In the preface to his work Kathai, Sastriyar acknowledges in a single line, his indebtedness to very many English works he was familiar with, without listing them for the obvious reason that the works were too numerous.

Also, the fear of omission of one or many, deterred him from doing so.

Hence, by conjecture and correlation, it is better to see through parts of his work that echo, corroborate or owe allegiance toor differ, from the literary traditions of the West, especially in English, and through English, in Shakesperean canon and criticism.

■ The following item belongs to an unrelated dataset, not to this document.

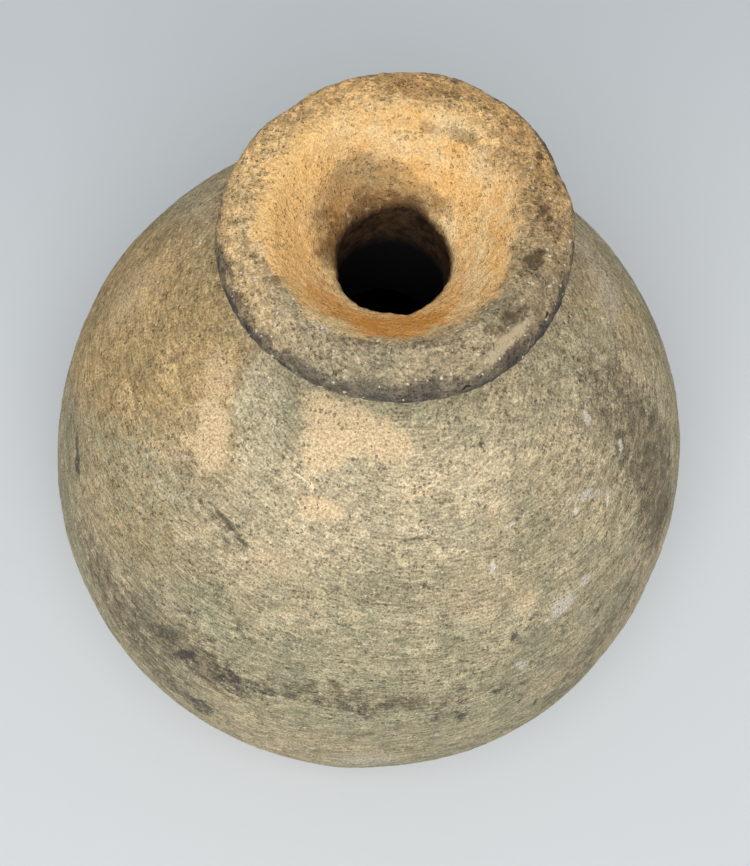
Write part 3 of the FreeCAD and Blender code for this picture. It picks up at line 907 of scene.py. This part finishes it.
# The lip: greyish, turning ochre on its far and left sides and brown on the
# right, with slate soot and painted shade round its lower edge, strongest on the
# near side, and plain clay under it.
lip_tint = blend(tree, 0.7, plain, clay(182, 165, 134))
far_off = minus(tree, apart[1], times(tree, apart[0], 0.15))
lip_tint = blend(tree, ramp(tree, far_off, -18.0, 16.0, 0.0, 0.85), lip_tint, clay(244, 198, 134))
left_side = ramp(tree, apart[0], -30.0, -12.0, 0.55, 0.0)
lip_tint = blend(tree, left_side, lip_tint, clay(232, 196, 142))
right_side = ramp(tree, apart[0], 8.0, 30.0, 0.0, 0.36)
lip_tint = blend(tree, right_side, lip_tint, clay(126, 100, 66))
lip_tint = stained(tree, lip_tint, spots, broken, (
    (BROWN, clay(184, 138, 84), 0.9, 0.5), (SLATE_AND_SHADE, clay(82, 77, 73), 0.9, 0.88),
), flat=True)
# Painted shade with soot: the lip's lower outer edge darkens, more on the near side.
under_edge = minus(tree, out, times(tree, apart[2], 0.5))
under_edge = plus(tree, under_edge, times(tree, apart[1], -0.07))
soot_and_shade = ramp(tree, under_edge, -62.5, -57.0, 0.0, 1.0)
lip_tint = blend(tree, wear_off(tree, soot_and_shade, broken, 0.9, 0.7), lip_tint, clay(86, 80, 75))
under_lip = ramp(tree, apart[2], 165.0, 180.0, 1.0, 0.0)
lip_tint = blend(tree, under_lip, lip_tint, plain)
lip_tint = with_grit(tree, wiped_over(tree, lip_tint, spots, strokes), grain, 0.5, 0.3, 0.95)

# The funnel: ochre in two tones, deeper orange on its near side, smoke and
# painted shade above the throat, and painted shade in brown round its far left
# side.
pale = cloud(tree, spots["Place"], 9.0, 4.0, 0.6)
funnel_tint = blend(tree, ramp(tree, pale, 0.35, 0.65), clay(255, 205, 134), clay(255, 226, 172))
browner = ramp(tree, broken, 0.5, 0.66, 0.0, 0.32)
funnel_tint = blend(tree, browner, funnel_tint, clay(206, 160, 100))
left_side = ramp(tree, apart[0], -20.0, -6.0, 0.95, 0.0)
funnel_tint = blend(tree, left_side, funnel_tint, clay(255, 208, 138))
funnel_tint = stained(tree, funnel_tint, spots, broken, (
    (ORANGE, clay(234, 162, 68), 0.8, 0.8), (SMOKE_AND_SHADE, clay(134, 112, 80), 0.3, 0.62),
), flat=True)
# Painted shade: brown round the throat's far left side, where the funnel turns down into the bore.
shaded_side = minus(tree, apart[1], times(tree, apart[0], 0.8))
shaded_side = ramp(tree, shaded_side, -6.0, 11.0)
throat_shade = times(tree, ramp(tree, out, 11.5, 18.5, 1.0, 0.0), shaded_side)
share = wear_off(tree, throat_shade, broken, 0.9, 0.75)
funnel_tint = blend(tree, share, funnel_tint, clay(112, 80, 46))
funnel_tint = with_grit(tree, funnel_tint, grain, 0.34, 0.15, 0.35)

# The two meet in a ragged line inside the crest, and the funnel's colour
# stays on the upper face. Cream, scorched and black marks lie over both.
edge_of_slip = minus(tree, out, times(tree, apart[1], 0.07))
edge_of_slip = plus(tree, edge_of_slip, times(tree, apart[0], 0.06))
upper_face = minus(tree, apart[2], times(tree, out, 1.2))
upper_face = ramp(tree, upper_face, 150.5, 153.5)
in_mouth = times(tree, ramp(tree, edge_of_slip, 21.0, 31.0, 1.0, 0.0), upper_face)
share = wear_off(tree, in_mouth, broken, 1.2, 1.0)
tint = stained(tree, blend(tree, share, lip_tint, funnel_tint), spots, broken, (
    (CREAM, clay(222, 200, 166), 1.2, 0.7), (SCORCH, clay(84, 68, 50), 1.3, 0.75),
    (BLACK, clay(30, 25, 22), 0.4, 0.9),
), flat=True)
finish_clay(tree, spots, broken, grain, tint, 0.5)

crest = bow(CREST_BOW, 90.0, FUNNEL_LEAN, 3, SKIN)
throat = bow(THROAT_BOW, FUNNEL_LEAN, 180.0, 3)
flare_section = joined(
    bow(FLARE_BOW, 180.0, FLARE_END, 9, -SKIN),
    slip((CREST_RADIUS, UNDER_CREST), (CREST_RADIUS, CREST_TOP), 3),
    crest,
    slip(crest[-1], throat[0], 11),
    throat,
    slip((BORE_RADIUS, THROAT), (NECK_RADIUS, NECK_TOP), 2),
)
lip_section = joined(
    bow(FLARE_BOW, FLARE_END, 90.0, 3, -SKIN),
    bow(EDGE_BOW, -90.0, CROWN_LEAN, 7, SKIN),
    bow(CROWN_BOW, CROWN_LEAN, 90.0, 5, SKIN),
    slip((CREST_RADIUS, CREST_TOP), (CREST_RADIUS, UNDER_CREST), 3),
)
mouth_pieces = [
    ("mouth_flare", flare_section, "mouth_clay"),
    ("lip_coil", lip_section, "lip_clay"),
]
for node_name, section, slot_name in mouth_pieces:
    part = draw_up(node_name + "_clay", section)
    fire(part, BODY_PRESSES + MOUTH_PRESSES, MOUTH_GRIT)
    part.data.materials.append(mouth_clay)
    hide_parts(node_name)
    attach(part, "root")


# Table, lamp and camera. A pale table top, its colour darkened towards the far
# left as painted shade, with one large soft lamp over it, and the camera held
# above the bottle, looking steeply down at its mouth.

bpy.ops.object.select_all(action="DESELECT")
bpy.ops.mesh.primitive_plane_add(size=6, location=(0, 0, 0))
table_top = bpy.context.object
table_top.name = "table_top"
paper = bpy.data.materials.new("table_paper")
paper.use_nodes = True
tree = paper.node_tree
apart = put(tree, "SeparateXYZ", {0: put(tree, "TexCoord").outputs["Object"]}).outputs
# Painted shade: the paper darkens towards the far left side.
away = minus(tree, apart[1], times(tree, apart[0], 0.4))
far_shade = ramp(tree, away, 0.0, 0.18, 0.0, 1.0, "LINEAR")
sheet = blend(tree, far_shade, clay(229, 234, 238), clay(214, 221, 226))
tree.links.new(sheet, tree.nodes["Principled BSDF"].inputs["Base Color"])
tree.nodes["Principled BSDF"].inputs["Roughness"].default_value = 0.9
table_top.data.materials.append(paper)

sky = bpy.data.worlds.new("room")
sky.use_nodes = True
sky.node_tree.nodes["Background"].inputs["Color"].default_value = (1, 1, 1, 1)
sky.node_tree.nodes["Background"].inputs["Strength"].default_value = 0.36
scene.world = sky

soft_box = bpy.data.lights.new("soft_box", "AREA")
soft_box.size = 0.7
soft_box.energy = 9.7
holder = bpy.data.objects.new("soft_box", soft_box)
holder.location = (0.0, -0.55, 1.15)
lit_middle = Vector((0, 0, 0.1))
holder.rotation_euler = (lit_middle - holder.location).to_track_quat("-Z", "Y").to_euler()
scene.collection.objects.link(holder)

eye = bpy.data.cameras.new("eye")
eye.lens = 85.2
eye.sensor_width = 36
eye.clip_start = 0.01
camera = bpy.data.objects.new("eye", eye)
camera.location = (0.0, -0.17918, 0.53079)
camera.rotation_euler = [math.radians(a) for a in (21.5655, -2.7252, 6.5174)]
scene.collection.objects.link(camera)
scene.camera = camera
scene.view_settings.view_transform = "Standard"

In his elucidation of “Kathai” and in it, the ‘Poyyurai’, ‘Meyyurai’ and Punaindurai’, the author alludes to plots original, mixed and historical.

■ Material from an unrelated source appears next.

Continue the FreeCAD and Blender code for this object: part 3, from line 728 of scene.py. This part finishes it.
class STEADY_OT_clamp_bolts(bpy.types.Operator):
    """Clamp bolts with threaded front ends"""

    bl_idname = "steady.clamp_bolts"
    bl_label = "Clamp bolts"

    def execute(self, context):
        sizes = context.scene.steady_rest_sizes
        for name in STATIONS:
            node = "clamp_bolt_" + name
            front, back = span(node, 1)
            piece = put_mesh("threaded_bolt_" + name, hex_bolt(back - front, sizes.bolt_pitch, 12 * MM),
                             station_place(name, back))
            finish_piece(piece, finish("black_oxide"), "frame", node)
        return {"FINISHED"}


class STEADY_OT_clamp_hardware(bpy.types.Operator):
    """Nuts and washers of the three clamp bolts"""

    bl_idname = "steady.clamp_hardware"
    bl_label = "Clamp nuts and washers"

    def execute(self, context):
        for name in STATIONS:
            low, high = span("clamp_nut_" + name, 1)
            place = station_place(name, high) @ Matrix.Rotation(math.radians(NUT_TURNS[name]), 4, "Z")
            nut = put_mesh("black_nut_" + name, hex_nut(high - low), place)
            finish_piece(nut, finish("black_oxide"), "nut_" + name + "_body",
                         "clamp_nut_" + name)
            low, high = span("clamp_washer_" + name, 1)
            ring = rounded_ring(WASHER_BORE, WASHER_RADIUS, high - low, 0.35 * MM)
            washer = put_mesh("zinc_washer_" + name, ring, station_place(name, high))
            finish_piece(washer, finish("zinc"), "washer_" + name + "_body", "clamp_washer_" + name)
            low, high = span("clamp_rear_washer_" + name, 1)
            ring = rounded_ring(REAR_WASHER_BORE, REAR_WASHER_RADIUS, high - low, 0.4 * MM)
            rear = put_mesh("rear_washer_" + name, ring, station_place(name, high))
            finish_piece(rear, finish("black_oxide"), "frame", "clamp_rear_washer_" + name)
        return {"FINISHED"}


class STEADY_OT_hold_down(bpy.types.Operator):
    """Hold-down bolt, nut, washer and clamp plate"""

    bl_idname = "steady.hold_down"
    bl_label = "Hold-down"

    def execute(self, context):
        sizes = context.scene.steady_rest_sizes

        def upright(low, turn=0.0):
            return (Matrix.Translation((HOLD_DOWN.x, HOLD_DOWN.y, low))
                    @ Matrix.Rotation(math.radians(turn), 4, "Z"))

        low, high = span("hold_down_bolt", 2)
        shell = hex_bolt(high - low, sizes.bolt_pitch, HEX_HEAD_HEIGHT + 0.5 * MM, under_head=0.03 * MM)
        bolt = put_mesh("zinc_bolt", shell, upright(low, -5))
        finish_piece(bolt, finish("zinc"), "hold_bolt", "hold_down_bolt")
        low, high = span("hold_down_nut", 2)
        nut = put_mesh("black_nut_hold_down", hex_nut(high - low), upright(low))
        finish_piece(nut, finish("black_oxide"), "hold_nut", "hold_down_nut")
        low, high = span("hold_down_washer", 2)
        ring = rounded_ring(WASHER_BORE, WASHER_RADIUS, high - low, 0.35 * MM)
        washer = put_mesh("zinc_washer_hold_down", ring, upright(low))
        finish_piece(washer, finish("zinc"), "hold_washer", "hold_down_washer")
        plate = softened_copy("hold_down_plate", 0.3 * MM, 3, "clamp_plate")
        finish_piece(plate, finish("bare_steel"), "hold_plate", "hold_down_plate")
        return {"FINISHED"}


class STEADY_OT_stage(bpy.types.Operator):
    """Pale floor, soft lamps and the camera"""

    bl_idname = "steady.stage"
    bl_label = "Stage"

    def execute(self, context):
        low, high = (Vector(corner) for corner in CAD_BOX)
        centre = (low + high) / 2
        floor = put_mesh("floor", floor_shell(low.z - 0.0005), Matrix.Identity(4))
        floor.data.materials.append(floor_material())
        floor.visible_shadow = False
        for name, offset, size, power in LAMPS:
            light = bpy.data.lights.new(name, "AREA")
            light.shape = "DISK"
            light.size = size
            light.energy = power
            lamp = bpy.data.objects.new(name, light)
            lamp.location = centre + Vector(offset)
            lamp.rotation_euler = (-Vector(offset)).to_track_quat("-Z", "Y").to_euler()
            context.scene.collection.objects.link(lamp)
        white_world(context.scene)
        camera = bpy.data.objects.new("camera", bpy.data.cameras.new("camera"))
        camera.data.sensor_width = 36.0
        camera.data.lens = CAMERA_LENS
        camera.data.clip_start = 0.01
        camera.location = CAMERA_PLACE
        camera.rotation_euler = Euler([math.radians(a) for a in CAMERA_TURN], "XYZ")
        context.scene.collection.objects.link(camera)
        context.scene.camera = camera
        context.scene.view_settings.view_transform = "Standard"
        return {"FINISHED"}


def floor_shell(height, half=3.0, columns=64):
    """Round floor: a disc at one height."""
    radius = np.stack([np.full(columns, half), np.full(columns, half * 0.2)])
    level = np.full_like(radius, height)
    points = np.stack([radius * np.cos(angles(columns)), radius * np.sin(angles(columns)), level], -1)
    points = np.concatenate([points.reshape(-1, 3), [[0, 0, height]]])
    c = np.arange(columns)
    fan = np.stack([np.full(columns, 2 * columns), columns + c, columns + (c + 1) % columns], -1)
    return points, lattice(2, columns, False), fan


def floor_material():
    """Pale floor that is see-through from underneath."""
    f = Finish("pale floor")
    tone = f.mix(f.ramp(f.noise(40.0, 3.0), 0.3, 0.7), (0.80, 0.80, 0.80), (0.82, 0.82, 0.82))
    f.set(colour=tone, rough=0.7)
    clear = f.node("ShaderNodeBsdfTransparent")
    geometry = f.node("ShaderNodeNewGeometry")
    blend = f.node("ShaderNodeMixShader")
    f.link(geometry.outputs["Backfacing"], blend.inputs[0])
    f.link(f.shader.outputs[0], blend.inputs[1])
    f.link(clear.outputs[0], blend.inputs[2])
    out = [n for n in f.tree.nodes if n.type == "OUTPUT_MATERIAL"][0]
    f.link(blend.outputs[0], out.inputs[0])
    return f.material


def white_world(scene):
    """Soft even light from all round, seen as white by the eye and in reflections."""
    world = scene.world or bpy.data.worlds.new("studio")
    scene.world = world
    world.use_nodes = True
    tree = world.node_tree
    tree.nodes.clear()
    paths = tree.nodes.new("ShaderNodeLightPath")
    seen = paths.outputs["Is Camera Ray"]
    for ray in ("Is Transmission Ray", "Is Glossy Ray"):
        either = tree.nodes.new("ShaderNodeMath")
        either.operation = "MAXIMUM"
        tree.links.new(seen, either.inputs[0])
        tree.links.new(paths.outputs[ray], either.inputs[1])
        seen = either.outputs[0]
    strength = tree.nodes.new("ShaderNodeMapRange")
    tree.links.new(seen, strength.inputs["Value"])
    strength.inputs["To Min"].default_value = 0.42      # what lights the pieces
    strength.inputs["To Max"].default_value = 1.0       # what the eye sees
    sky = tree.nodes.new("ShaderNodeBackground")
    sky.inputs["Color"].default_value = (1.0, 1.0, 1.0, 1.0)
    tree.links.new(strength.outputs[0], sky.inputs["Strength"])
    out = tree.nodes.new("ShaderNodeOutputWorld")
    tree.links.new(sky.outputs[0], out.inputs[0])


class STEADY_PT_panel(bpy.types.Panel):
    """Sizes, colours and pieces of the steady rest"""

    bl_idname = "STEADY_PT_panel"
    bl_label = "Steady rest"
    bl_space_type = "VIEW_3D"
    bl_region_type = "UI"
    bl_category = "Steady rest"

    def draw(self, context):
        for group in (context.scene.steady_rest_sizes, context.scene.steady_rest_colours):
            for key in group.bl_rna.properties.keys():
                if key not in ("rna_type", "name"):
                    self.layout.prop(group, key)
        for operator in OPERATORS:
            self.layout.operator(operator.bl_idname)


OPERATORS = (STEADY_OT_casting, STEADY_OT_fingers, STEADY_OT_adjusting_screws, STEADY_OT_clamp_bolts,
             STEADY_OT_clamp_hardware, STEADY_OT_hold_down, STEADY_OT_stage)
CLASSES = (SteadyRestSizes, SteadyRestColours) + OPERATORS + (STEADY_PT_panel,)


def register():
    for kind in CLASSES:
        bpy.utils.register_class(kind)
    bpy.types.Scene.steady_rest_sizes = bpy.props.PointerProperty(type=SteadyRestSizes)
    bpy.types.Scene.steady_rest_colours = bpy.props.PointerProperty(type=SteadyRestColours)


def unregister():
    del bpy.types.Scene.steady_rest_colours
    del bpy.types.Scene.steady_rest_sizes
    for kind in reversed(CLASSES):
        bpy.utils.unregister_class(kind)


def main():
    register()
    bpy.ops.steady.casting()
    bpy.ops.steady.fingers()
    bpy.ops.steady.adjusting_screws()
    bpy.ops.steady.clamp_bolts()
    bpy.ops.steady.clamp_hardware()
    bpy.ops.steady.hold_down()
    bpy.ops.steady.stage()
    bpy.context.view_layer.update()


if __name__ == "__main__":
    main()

His illustrations for these are Kalavati, Rupavati, Manavijayam and Dasarathan Thavaru.

This choice of plays illustrates his understanding of the concept of ‘plot’, testifies to his related knowledge of Aristotle’s model and a reconciled understanding of Shakesperean model with regard to ethos.

Thus, ‘Poyyurai’ echoes Phaedo 698, in Aristotelian Katharsis.

The Platonic development of truth as something purified of pleasures and fears, as something refined thereafter, constitutes Sastriyar’s rediscovering the original plot.

And, the classification of protagonists, the stage directions, and character assemblage in “Natakaviyal”, are an evidence of Sastriyar’s neoclassical insights.

Shakespeare’s views on acting, mentioned earlier, was given through the character Hamlet.

Hamlet asks the actors not to deliver the dialogue in a bombastic manner like the town – crier, who proclaims public notices in a monotonous voice.

He advises them to avoid all extravagance in acting, enunciating the purpose of acting.

Hamlet says that from the earliest times of the theatre to the present, it has been to represent life as it really is.

A play is good or bad in proportion to how true it is being to life and its representation of reality.

These are exactly the same sentiments that Sastriyar expresses in his “Natakaviyal”.